Task goal => What is needed is an exact copy of the lines from the one containing "start_face = [for" to the one containing "if empty is", both lines included, and no other lines.

Material =>
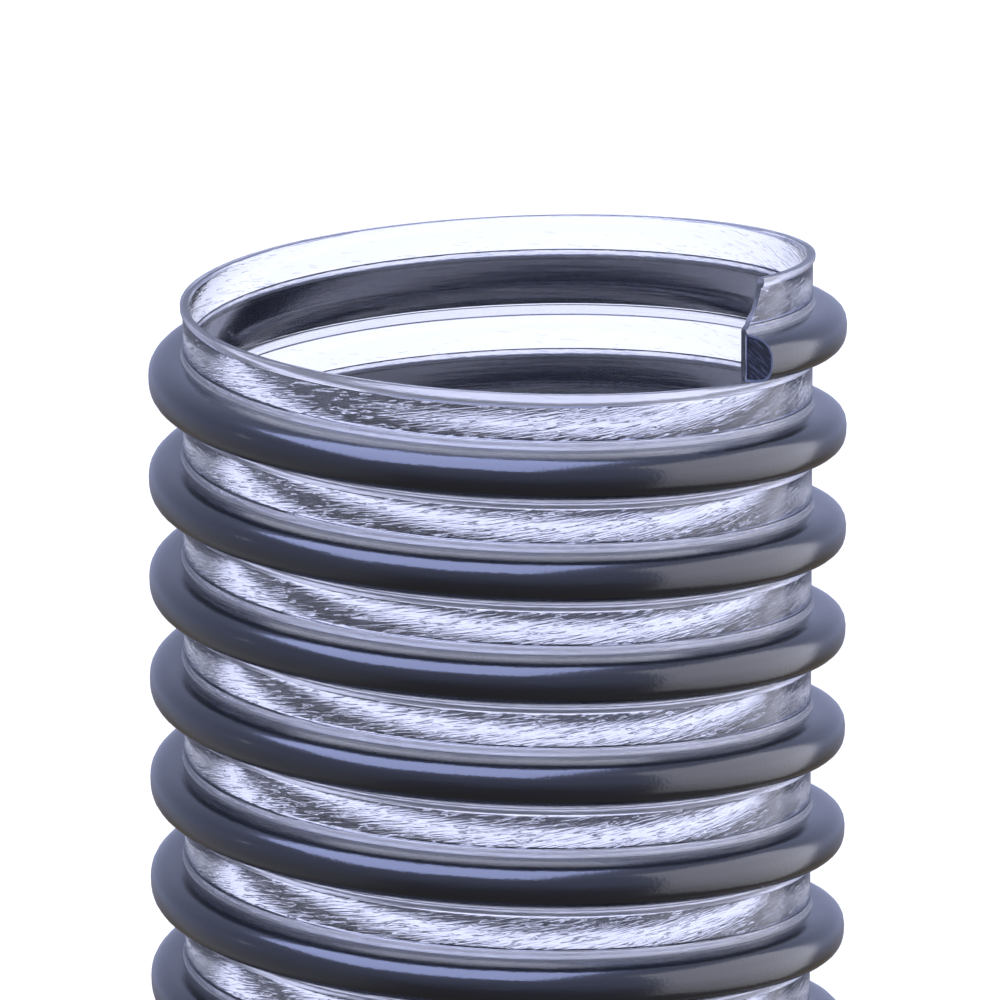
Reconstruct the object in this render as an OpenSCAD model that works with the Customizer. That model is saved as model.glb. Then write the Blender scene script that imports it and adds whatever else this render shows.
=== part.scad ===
// A straight piece of clear duct hose, stood on its lower end: a thin clear wall
// with a dark rigid spiral of loaf shaped section wound round the outside of it.
// The spiral goes down as its bearing grows, so it is left handed.
// Wall and spiral are wound from one strip, so the rim falls by one pitch in its
// single turn and ends in a step below the strip's cut end.

/* [Hose] */
// Clear bore, the nominal size that the hose is sold by
bore_d = 100; // [60:1:160]
// Thickness of the clear wall
wall_t = 0.9; // [0.5:0.1:3]
// Length of the cut piece, from its square lower end to the top of its rim
hose_len = 500; // [150:1:550]

/* [Spiral] */
// Fall of the spiral in one turn
pitch = 16.7; // [15:0.1:24]
// Width of the spiral's flat foot, along the hose
rib_w = 7.8; // [5:0.1:12]
// Height of the spiral's crest above the clear wall
rib_h = 5.5; // [2:0.1:8]
// Distance of the crest from the lower side of the foot, along the hose
crest_up = 4.2; // [2.5:0.1:4.5]
// Least play between the clear wall and the flats of the spiral's foot
rib_play = 0.05; // [0.02:0.01:0.2]

/* [Upper cut] */
// Bearing of the cut across the strip, from +X towards +Y
cut_angle = -39; // [-180:1:180]
// Clear wall left standing above the spiral at the cut
rim_web = 8.6; // [3:0.1:12]
// The rim was trimmed by hand, and is lower by this much on its far side
rim_dip = 1.9; // [0:0.1:2.5]
// Bearing of the rim's low side, from +X towards +Y
dip_angle = 90; // [-180:1:180]

/* [Hidden] */

bore_r = bore_d / 2;
wall_r = bore_r + wall_t;
// Flats in one turn of the spiral and of the rim, a multiple of four
turn_flats = 32;
// A ring's corner stands further out than the middle of the flats beside it
corner_factor = 1 / cos(180 / turn_flats);
foot_r = (wall_r + rib_play) * corner_factor;
// The foot's reach above the crest
crest_down = rib_w - crest_up;
// The section's arc is fuller than an ellipse, and more so on its lower side
lower_power = 0.68;
upper_power = 0.82;
// Height of the crest at the upper cut
crest_start_z = hose_len - rim_web - crest_down;
// The spiral runs out on the floor until this much of its section is left
run_out = 0.4;
crest_end_z = run_out - crest_down;
rib_rings = floor((crest_start_z - crest_end_z) / pitch * turn_flats);
// The arc's lowest corner, as an angle on the arc, and the steps from it to the top
arc_low = -50;
arc_steps = 4;
section_corners = arc_steps + 2;
// Room round the wall, and above it, that the rim's cut sweeps through
sweep = 2;

// One point at a radius, a bearing and a height
function polar(r, bearing, z) = [r * cos(bearing), r * sin(bearing), z];

// Bearing of ring i, and how far the helix has fallen there
function ring_bearing(i) = cut_angle + 360 * i / turn_flats;
function ring_fall(i) = pitch * i / turn_flats;

// How far the rim's dip lowers it at a bearing, beside its height at the cut
function dip(bearing) = rim_dip / 2 * (cos(bearing - dip_angle) - cos(cut_angle - dip_angle));

// The arc's reach out of the foot, and its height from the crest, at angle a:
// powers of the cosine and of the sine, so that 0 is the crest and 90 the top
function arc_out(a) = rib_h * pow(cos(a), a < 0 ? lower_power : upper_power);
function arc_up(a) = a < 0
    ? -crest_up * pow(-sin(a), lower_power)
    : crest_down * pow(sin(a), upper_power);

// Angle on the arc at which the floor cuts a section whose crest is at height z
function floor_angle(z) = z < 0
    ? asin(min(1, pow(-z / crest_down, 1 / upper_power)))
    : -asin(min(1, pow(z / crest_up, 1 / lower_power)));

// Angle of arc corner j, where the arc starts at angle low and ends at 90
function arc_angle(low, j) = low + (90 - low) * j / arc_steps;

// Section of the spiral at one ring: the foot's lower corner, then the arc from
// below to above, all kept on or above the floor
function rib_section(bearing, z) =
    let (low = max(arc_low, floor_angle(z)))
    concat(
        [polar(foot_r, bearing, max(0, z - crest_up))],
        [for (j = [0:arc_steps])
            let (a = arc_angle(low, j))
            polar(foot_r + arc_out(a), bearing, z + arc_up(a))]
    );

// Height of the rim at ring i
function rim_z(i) = hose_len - ring_fall(i) - dip(ring_bearing(i));

// The rim's cut: everything above a surface that falls by one pitch in a turn
module rim_cut() {
    n = turn_flats;
    inner_r = bore_r - sweep;
    outer_r = (wall_r + sweep) * corner_factor;
    top_z = hose_len + sweep;
    // The falling edges hold both ends of the turn, the level edges only one
    low_in = [for (i = [0:n]) polar(inner_r, ring_bearing(i), rim_z(i))];
    low_out = [for (i = [0:n]) polar(outer_r, ring_bearing(i), rim_z(i))];
    top_in = [for (i = [0:n - 1]) polar(inner_r, ring_bearing(i), top_z)];
    top_out = [for (i = [0:n - 1]) polar(outer_r, ring_bearing(i), top_z)];
    first_out = n + 1;
    first_top_in = 2 * (n + 1);
    first_top_out = first_top_in + n;
    last_top_in = first_top_in + n - 1;
    last_top_out = first_top_out + n - 1;
    falling = [for (i = [0:n - 1]) each [
        [i, first_out + i, first_out + i + 1],
        [i, first_out + i + 1, i + 1]]];
    level = [for (i = [0:n - 1])
        let (k = (i + 1) % n)
        [first_top_in + i, first_top_in + k, first_top_out + k, first_top_out + i]];
    inner = [for (i = [0:n - 2])
        [i, i + 1, first_top_in + i + 1, first_top_in + i]];
    outer = [for (i = [0:n - 2])
        [first_out + i, first_top_out + i, first_top_out + i + 1, first_out + i + 1]];
    // The last flat and the step meet both ends of the turn
    closing = [
        [n - 1, n, 0, first_top_in, last_top_in],
        [first_out + n - 1, last_top_out, first_top_out, first_out, first_out + n],
        [0, n, first_out + n, first_out]];
    polyhedron(
        points = concat(low_in, low_out, top_in, top_out),
        faces = concat(falling, level, inner, outer, closing)
    );
}

module clear_wall() {
    color([0.84, 0.87, 0.95, 0.5])
    difference() {
        cylinder(r = wall_r, h = hose_len, $fn = 180);
        translate([0, 0, -sweep])
        cylinder(r = bore_r, h = hose_len + 2 * sweep, $fn = 180);
        rim_cut();
    }
}

module spiral_rib() {
    m = section_corners;
    corners = [for (i = [0:rib_rings]) each
        rib_section(ring_bearing(i), crest_start_z - ring_fall(i))];
    skin = [for (i = [0:rib_rings - 1], j = [0:m - 1]) each
        let (a = i * m + j, b = i * m + (j + 1) % m)
        [[a, b, b + m], [a, b + m, a + m]]];
    start_face = [for (j = [0:m - 1]) m - 1 - j];
    end_face = [for (j = [0:m - 1]) rib_rings * m + j];
    color([0.23, 0.26, 0.35])
    polyhedron(points = corners, faces = concat(skin, [start_face, end_face]));
}

clear_wall();
spiral_rib();
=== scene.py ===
"""A straight piece of clear duct hose with a dark spiral, stood on its lower end.

Everything is in metres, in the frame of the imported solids.  The wall and the
spiral are wound from one strip: the strip's height falls as its bearing grows.
"""

import math

import bpy
import numpy as np
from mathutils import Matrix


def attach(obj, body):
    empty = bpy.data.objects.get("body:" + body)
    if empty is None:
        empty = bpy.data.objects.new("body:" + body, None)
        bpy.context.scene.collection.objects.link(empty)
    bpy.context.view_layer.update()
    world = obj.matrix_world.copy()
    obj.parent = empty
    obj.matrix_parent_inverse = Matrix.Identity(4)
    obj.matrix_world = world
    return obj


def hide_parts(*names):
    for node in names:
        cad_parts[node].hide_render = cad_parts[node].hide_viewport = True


MM = 0.001
TURN = 2 * math.pi

# The hose, as in the solids
BORE_R = 50.0 * MM
WALL_R = 50.9 * MM
HOSE_LEN = 500.0 * MM
PITCH = 16.7 * MM
CUT_BEARING = math.radians(-39)

# The spiral's section: its crest stands out of a flat foot, which reaches
# further below the crest than above it
RIB_H = 5.5 * MM
CREST_UP = 4.2 * MM
CREST_DOWN = 3.6 * MM
LOWER_POWER = 0.68
UPPER_POWER = 0.82
FOOT_R = WALL_R + 0.05 * MM

# The strip's upper edge is the rim, this far above the foot's upper side
RIM_WEB = 8.6 * MM
CREST_DROP = RIM_WEB + CREST_DOWN
RIM_DIP = 1.9 * MM
DIP_BEARING = math.radians(90)

WALL_COLUMNS = 84
RIB_COLUMNS = 96


def dip_at(bearing):
    """How far the hand-trimmed rim is lower at a bearing than at the cut: half the dip times
    the cosine of the bearing from the dip's own, less the same cosine at the cut."""
    return RIM_DIP / 2 * (np.cos(bearing - DIP_BEARING) - math.cos(CUT_BEARING - DIP_BEARING))


def polar(radius, bearing, height):
    """Points from radius, bearing and height: x is the radius times the bearing's cosine,
    y times its sine, z the height."""
    x = radius * np.cos(bearing)
    y = radius * np.sin(bearing)
    return np.stack(np.broadcast_arrays(x, y, height), axis=-1)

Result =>
    start_face = [for (j = [0:m - 1]) m - 1 - j];
    end_face = [for (j = [0:m - 1]) rib_rings * m + j];
    color([0.23, 0.26, 0.35])
    polyhedron(points = corners, faces = concat(skin, [start_face, end_face]));
}

clear_wall();
spiral_rib();
=== scene.py ===
"""A straight piece of clear duct hose with a dark spiral, stood on its lower end.

Everything is in metres, in the frame of the imported solids.  The wall and the
spiral are wound from one strip: the strip's height falls as its bearing grows.
"""

import math

import bpy
import numpy as np
from mathutils import Matrix


def attach(obj, body):
    empty = bpy.data.objects.get("body:" + body)
    if empty is None:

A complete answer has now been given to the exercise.